- [BRIEF]: Repeat all of the material exactly as given.

- [GIVEN DATA]:

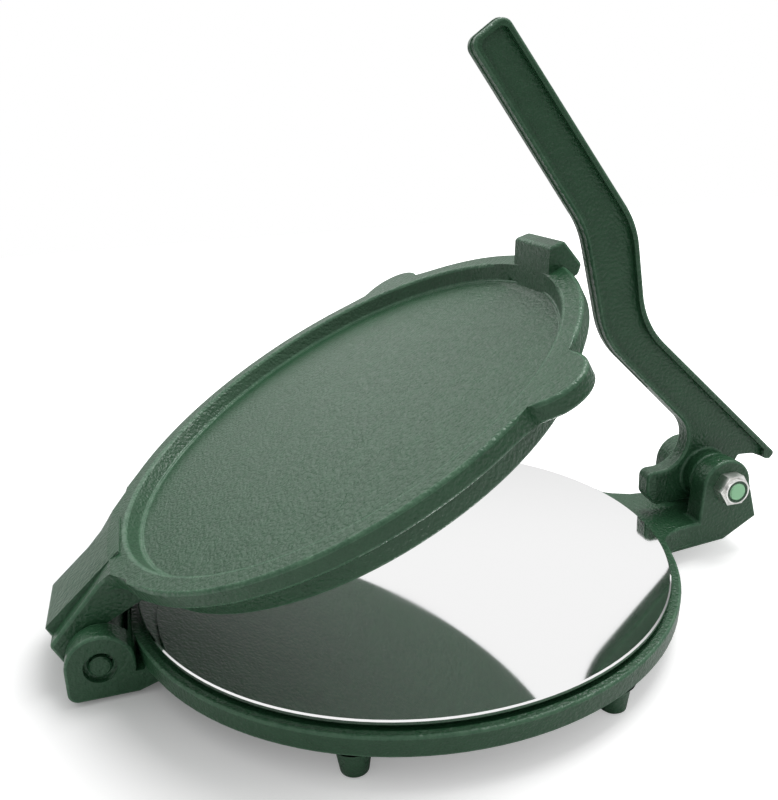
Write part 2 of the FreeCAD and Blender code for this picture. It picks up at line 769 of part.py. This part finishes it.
def write_parts():
    """Check every object and write each sub-part to its own file."""
    doc.recompute()
    for item in doc.Objects:
        if "Invalid" in item.State or "Error" in item.State:
            raise RuntimeError(item.Name + " failed: " + str(item.State))
    os.makedirs("parts", exist_ok=True)
    for item in subparts:
        shape = item.Shape
        if shape.isNull() or not shape.isValid():
            raise RuntimeError(item.Label + " has no valid shape")
        shape.exportStep("parts/" + item.Label + ".step")
        box = shape.BoundBox
        print(item.Label, "solids", len(shape.Solids), "volume", round(shape.Volume),
              "box", [round(value, 1) for value in
                      (box.XMin, box.XMax, box.YMin, box.YMax, box.ZMin, box.ZMax)])


make_disc()
make_base()
make_hinge_pin()
make_upper_plate()
make_lever()
make_bolt()
make_lock_nut()
make_nut_insert()
write_parts()
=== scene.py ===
import json
import math
import bpy
import bmesh
from mathutils import Matrix, Vector


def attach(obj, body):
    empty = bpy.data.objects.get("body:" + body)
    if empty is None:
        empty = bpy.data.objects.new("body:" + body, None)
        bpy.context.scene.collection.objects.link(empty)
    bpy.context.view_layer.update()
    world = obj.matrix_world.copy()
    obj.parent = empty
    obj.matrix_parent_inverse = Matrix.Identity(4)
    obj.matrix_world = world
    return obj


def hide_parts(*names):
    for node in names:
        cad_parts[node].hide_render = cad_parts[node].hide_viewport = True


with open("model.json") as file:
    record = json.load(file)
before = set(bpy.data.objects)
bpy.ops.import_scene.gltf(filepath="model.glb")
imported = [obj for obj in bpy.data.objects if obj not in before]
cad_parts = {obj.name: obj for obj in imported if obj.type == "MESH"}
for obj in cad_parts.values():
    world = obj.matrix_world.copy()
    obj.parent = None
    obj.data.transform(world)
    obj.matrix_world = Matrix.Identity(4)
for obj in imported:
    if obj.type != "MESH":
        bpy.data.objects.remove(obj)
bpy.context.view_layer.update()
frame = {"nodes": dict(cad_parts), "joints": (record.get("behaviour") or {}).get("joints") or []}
joints = {joint["name"]: joint for joint in frame["joints"]}
print("stage: frame loaded")


# small helpers for objects and node trees
def addObject(name, data):
    item = bpy.data.objects.new(name, data)
    bpy.context.scene.collection.objects.link(item)
    return item


def solidOf(piece):
    return bpy.data.meshes.new_from_object(piece.evaluated_get(bpy.context.evaluated_depsgraph_get()))


def newMaterial(name):
    material = bpy.data.materials.new(name)
    material.use_nodes = True
    material.node_tree.nodes.clear()
    return material, material.node_tree


def addNode(tree, kind, x, y):
    node = tree.nodes.new(kind)
    node.location = (x, y)
    return node


def setInputs(node, values):
    for name, value in values.items():
        node.inputs[name].default_value = value


def join(tree, start, end):
    tree.links.new(start, end)


def objectCoords(tree, x=-1400, y=0):
    return addNode(tree, "ShaderNodeTexCoord", x, y).outputs["Object"]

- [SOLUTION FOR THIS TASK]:
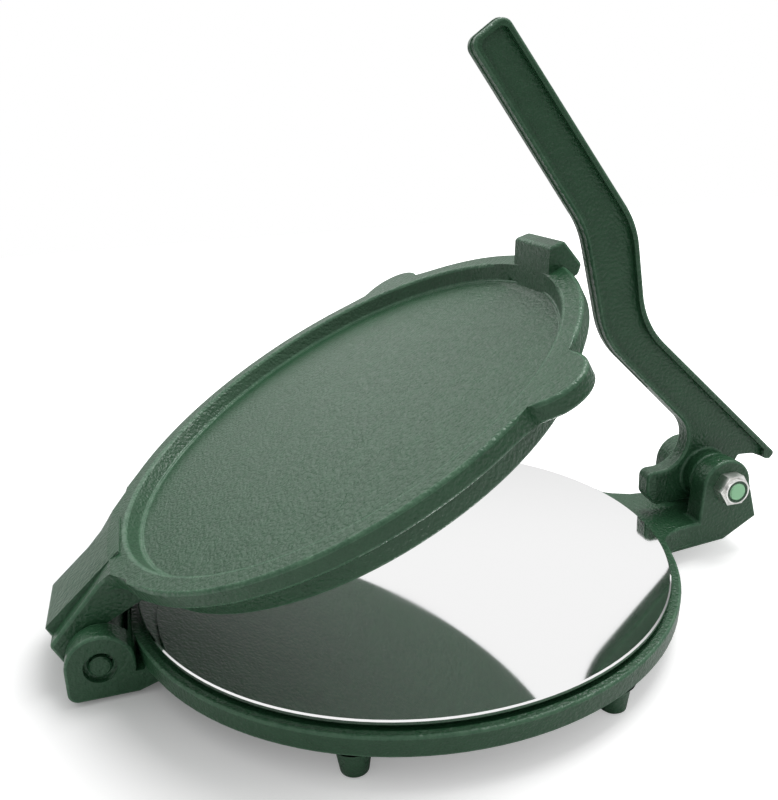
Write part 2 of the FreeCAD and Blender code for this picture. It picks up at line 769 of part.py. This part finishes it.
def write_parts():
    """Check every object and write each sub-part to its own file."""
    doc.recompute()
    for item in doc.Objects:
        if "Invalid" in item.State or "Error" in item.State:
            raise RuntimeError(item.Name + " failed: " + str(item.State))
    os.makedirs("parts", exist_ok=True)
    for item in subparts:
        shape = item.Shape
        if shape.isNull() or not shape.isValid():
            raise RuntimeError(item.Label + " has no valid shape")
        shape.exportStep("parts/" + item.Label + ".step")
        box = shape.BoundBox
        print(item.Label, "solids", len(shape.Solids), "volume", round(shape.Volume),
              "box", [round(value, 1) for value in
                      (box.XMin, box.XMax, box.YMin, box.YMax, box.ZMin, box.ZMax)])


make_disc()
make_base()
make_hinge_pin()
make_upper_plate()
make_lever()
make_bolt()
make_lock_nut()
make_nut_insert()
write_parts()
=== scene.py ===
import json
import math
import bpy
import bmesh
from mathutils import Matrix, Vector


def attach(obj, body):
    empty = bpy.data.objects.get("body:" + body)
    if empty is None:
        empty = bpy.data.objects.new("body:" + body, None)
        bpy.context.scene.collection.objects.link(empty)
    bpy.context.view_layer.update()
    world = obj.matrix_world.copy()
    obj.parent = empty
    obj.matrix_parent_inverse = Matrix.Identity(4)
    obj.matrix_world = world
    return obj


def hide_parts(*names):
    for node in names:
        cad_parts[node].hide_render = cad_parts[node].hide_viewport = True


with open("model.json") as file:
    record = json.load(file)
before = set(bpy.data.objects)
bpy.ops.import_scene.gltf(filepath="model.glb")
imported = [obj for obj in bpy.data.objects if obj not in before]
cad_parts = {obj.name: obj for obj in imported if obj.type == "MESH"}
for obj in cad_parts.values():
    world = obj.matrix_world.copy()
    obj.parent = None
    obj.data.transform(world)
    obj.matrix_world = Matrix.Identity(4)
for obj in imported:
    if obj.type != "MESH":
        bpy.data.objects.remove(obj)
bpy.context.view_layer.update()
frame = {"nodes": dict(cad_parts), "joints": (record.get("behaviour") or {}).get("joints") or []}
joints = {joint["name"]: joint for joint in frame["joints"]}
print("stage: frame loaded")


# small helpers for objects and node trees
def addObject(name, data):
    item = bpy.data.objects.new(name, data)
    bpy.context.scene.collection.objects.link(item)
    return item


def solidOf(piece):
    return bpy.data.meshes.new_from_object(piece.evaluated_get(bpy.context.evaluated_depsgraph_get()))


def newMaterial(name):
    material = bpy.data.materials.new(name)
    material.use_nodes = True
    material.node_tree.nodes.clear()
    return material, material.node_tree


def addNode(tree, kind, x, y):
    node = tree.nodes.new(kind)
    node.location = (x, y)
    return node


def setInputs(node, values):
    for name, value in values.items():
        node.inputs[name].default_value = value


def join(tree, start, end):
    tree.links.new(start, end)


def objectCoords(tree, x=-1400, y=0):
    return addNode(tree, "ShaderNodeTexCoord", x, y).outputs["Object"]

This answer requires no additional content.